§ PROBLEM DETAILS
Output, please, exactly those lines of the listing that come before the line with "ORIGIN = Vector(((BASE_WIDTH", along with that line itself.

§ GIVEN INFORMATION
****************************************
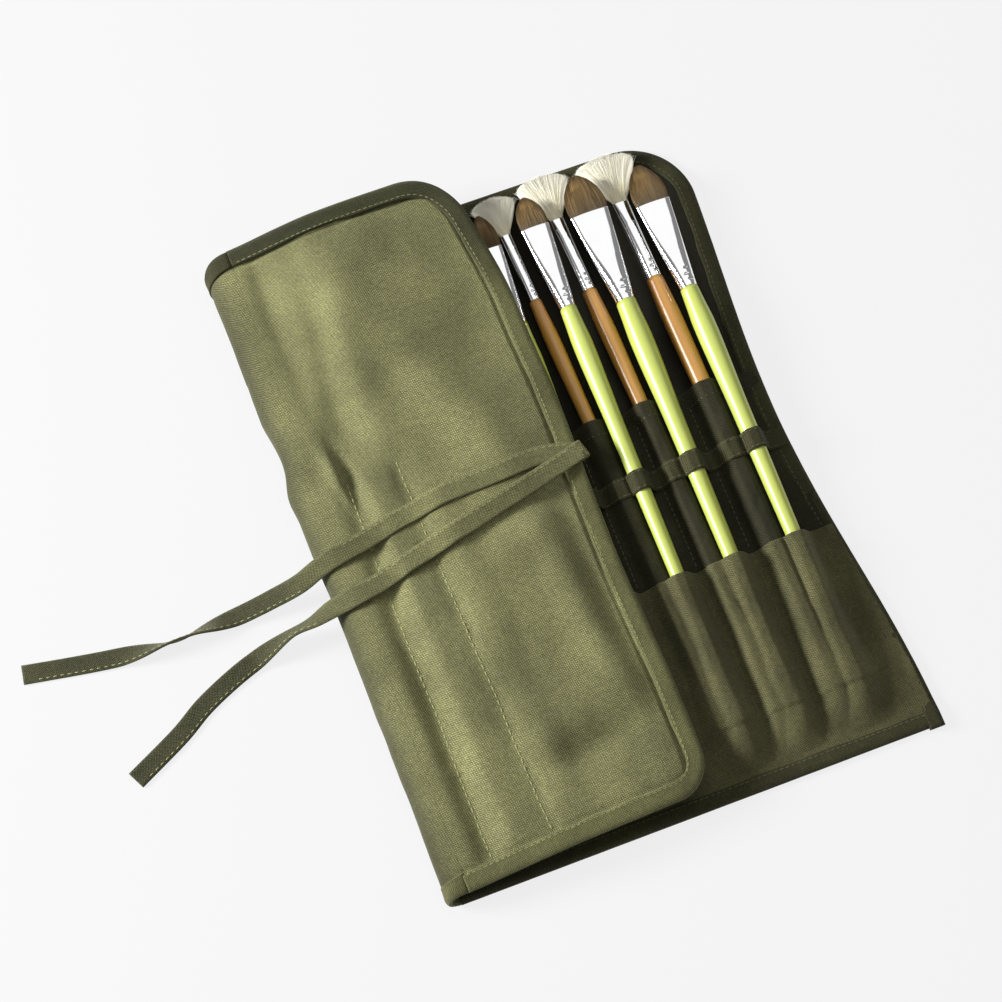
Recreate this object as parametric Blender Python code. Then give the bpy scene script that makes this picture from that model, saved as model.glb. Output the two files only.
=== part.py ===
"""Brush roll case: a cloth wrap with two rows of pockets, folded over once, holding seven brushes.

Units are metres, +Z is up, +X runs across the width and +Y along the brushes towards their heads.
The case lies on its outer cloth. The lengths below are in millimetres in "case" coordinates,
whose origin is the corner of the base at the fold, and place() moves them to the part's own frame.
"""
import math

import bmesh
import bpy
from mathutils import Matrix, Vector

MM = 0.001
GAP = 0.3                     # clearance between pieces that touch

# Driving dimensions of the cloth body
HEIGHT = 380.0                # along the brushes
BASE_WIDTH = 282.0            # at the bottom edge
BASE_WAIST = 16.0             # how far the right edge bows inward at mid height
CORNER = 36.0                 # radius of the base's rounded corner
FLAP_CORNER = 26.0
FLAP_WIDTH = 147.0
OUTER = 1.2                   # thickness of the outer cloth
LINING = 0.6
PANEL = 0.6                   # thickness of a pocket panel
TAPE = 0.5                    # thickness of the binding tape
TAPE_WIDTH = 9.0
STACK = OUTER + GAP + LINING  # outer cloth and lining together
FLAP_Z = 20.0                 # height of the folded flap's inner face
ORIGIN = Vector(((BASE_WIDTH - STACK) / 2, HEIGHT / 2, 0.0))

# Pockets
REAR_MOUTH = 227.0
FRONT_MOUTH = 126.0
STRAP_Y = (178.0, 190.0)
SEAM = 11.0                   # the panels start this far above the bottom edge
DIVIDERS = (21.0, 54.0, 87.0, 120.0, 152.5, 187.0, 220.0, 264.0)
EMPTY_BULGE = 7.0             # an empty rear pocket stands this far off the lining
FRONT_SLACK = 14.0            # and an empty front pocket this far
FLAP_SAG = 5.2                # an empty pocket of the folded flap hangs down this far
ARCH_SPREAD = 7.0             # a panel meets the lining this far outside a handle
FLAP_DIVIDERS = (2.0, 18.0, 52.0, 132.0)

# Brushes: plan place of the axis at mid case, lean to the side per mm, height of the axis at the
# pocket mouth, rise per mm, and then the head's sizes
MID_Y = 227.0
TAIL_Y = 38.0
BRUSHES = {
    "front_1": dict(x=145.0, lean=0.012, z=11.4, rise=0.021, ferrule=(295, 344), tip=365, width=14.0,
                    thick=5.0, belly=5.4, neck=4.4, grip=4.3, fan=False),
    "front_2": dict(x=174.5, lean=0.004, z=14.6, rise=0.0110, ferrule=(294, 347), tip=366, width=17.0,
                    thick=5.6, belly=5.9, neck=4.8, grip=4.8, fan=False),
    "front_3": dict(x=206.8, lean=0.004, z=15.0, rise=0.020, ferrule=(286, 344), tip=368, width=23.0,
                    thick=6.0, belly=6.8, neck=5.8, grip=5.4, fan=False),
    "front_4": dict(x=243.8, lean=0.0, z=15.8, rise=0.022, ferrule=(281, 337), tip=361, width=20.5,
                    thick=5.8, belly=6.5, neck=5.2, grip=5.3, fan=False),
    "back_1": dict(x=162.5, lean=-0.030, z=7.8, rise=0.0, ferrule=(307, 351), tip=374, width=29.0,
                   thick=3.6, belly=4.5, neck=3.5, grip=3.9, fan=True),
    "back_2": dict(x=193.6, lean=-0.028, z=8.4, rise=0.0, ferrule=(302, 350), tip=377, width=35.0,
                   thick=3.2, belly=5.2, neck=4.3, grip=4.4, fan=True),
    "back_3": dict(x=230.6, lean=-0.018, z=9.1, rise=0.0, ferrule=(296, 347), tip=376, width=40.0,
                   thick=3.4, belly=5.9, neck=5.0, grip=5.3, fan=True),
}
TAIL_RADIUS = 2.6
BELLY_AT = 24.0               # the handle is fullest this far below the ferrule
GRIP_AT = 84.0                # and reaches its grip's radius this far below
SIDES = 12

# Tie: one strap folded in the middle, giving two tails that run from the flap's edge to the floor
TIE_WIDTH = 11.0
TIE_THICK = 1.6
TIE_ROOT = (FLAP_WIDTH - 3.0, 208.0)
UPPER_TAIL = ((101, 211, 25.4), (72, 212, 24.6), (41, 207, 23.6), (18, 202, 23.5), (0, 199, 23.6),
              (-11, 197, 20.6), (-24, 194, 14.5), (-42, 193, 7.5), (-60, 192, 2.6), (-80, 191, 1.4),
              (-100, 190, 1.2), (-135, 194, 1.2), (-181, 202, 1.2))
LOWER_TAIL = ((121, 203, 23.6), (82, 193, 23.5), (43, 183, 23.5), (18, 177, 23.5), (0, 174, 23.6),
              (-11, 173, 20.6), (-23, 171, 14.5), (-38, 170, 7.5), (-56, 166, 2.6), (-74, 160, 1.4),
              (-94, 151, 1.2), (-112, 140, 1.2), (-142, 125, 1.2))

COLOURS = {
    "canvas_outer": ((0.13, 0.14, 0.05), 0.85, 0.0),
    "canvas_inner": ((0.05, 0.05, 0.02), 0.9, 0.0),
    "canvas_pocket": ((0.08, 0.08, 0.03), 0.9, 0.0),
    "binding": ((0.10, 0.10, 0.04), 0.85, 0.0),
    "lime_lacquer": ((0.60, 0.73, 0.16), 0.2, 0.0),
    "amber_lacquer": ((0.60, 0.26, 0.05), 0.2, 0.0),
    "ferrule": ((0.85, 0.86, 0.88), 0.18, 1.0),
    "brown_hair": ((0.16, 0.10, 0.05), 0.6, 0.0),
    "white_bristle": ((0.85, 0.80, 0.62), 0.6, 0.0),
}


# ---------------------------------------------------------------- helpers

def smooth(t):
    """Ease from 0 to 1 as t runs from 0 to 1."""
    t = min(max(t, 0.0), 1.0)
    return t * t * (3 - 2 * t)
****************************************
§ WRITTEN ANSWER
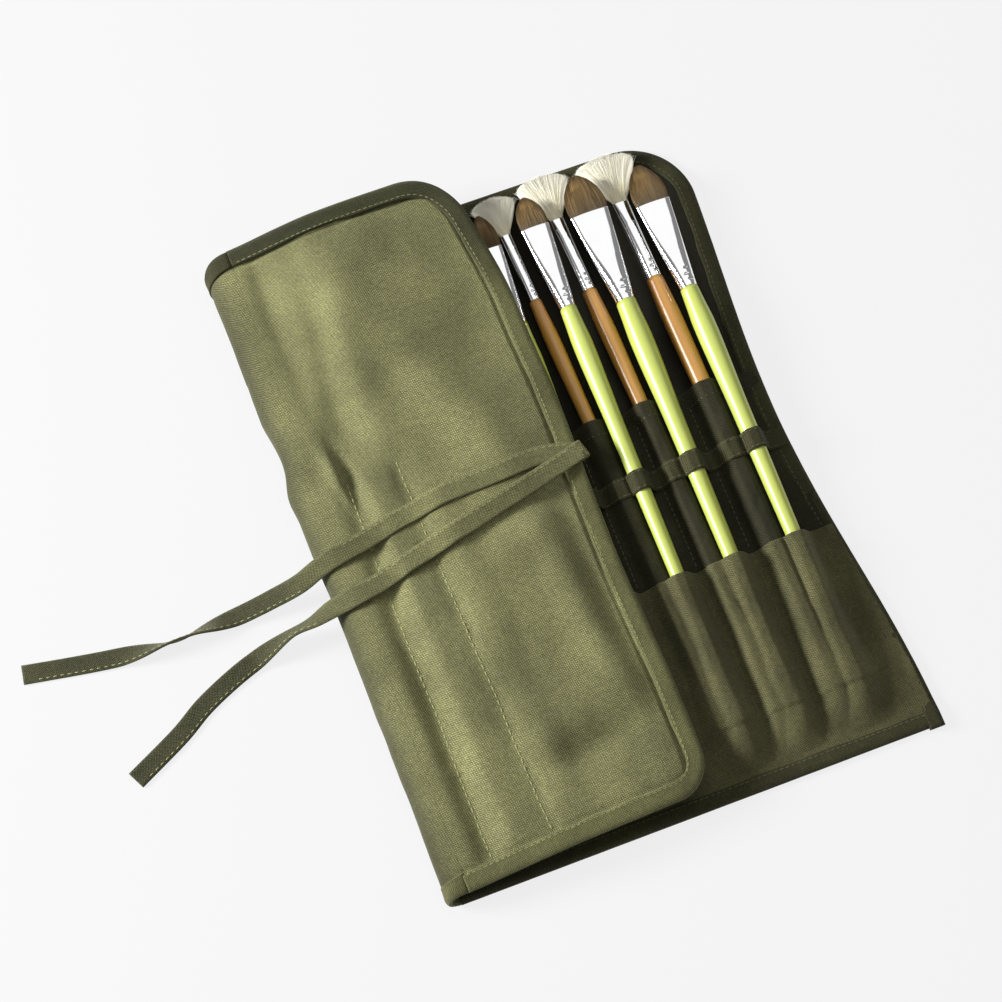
Recreate this object as parametric Blender Python code. Then give the bpy scene script that makes this picture from that model, saved as model.glb. Output the two files only.
=== part.py ===
"""Brush roll case: a cloth wrap with two rows of pockets, folded over once, holding seven brushes.

Units are metres, +Z is up, +X runs across the width and +Y along the brushes towards their heads.
The case lies on its outer cloth. The lengths below are in millimetres in "case" coordinates,
whose origin is the corner of the base at the fold, and place() moves them to the part's own frame.
"""
import math

import bmesh
import bpy
from mathutils import Matrix, Vector

MM = 0.001
GAP = 0.3                     # clearance between pieces that touch

# Driving dimensions of the cloth body
HEIGHT = 380.0                # along the brushes
BASE_WIDTH = 282.0            # at the bottom edge
BASE_WAIST = 16.0             # how far the right edge bows inward at mid height
CORNER = 36.0                 # radius of the base's rounded corner
FLAP_CORNER = 26.0
FLAP_WIDTH = 147.0
OUTER = 1.2                   # thickness of the outer cloth
LINING = 0.6
PANEL = 0.6                   # thickness of a pocket panel
TAPE = 0.5                    # thickness of the binding tape
TAPE_WIDTH = 9.0
STACK = OUTER + GAP + LINING  # outer cloth and lining together
FLAP_Z = 20.0                 # height of the folded flap's inner face
ORIGIN = Vector(((BASE_WIDTH - STACK) / 2, HEIGHT / 2, 0.0))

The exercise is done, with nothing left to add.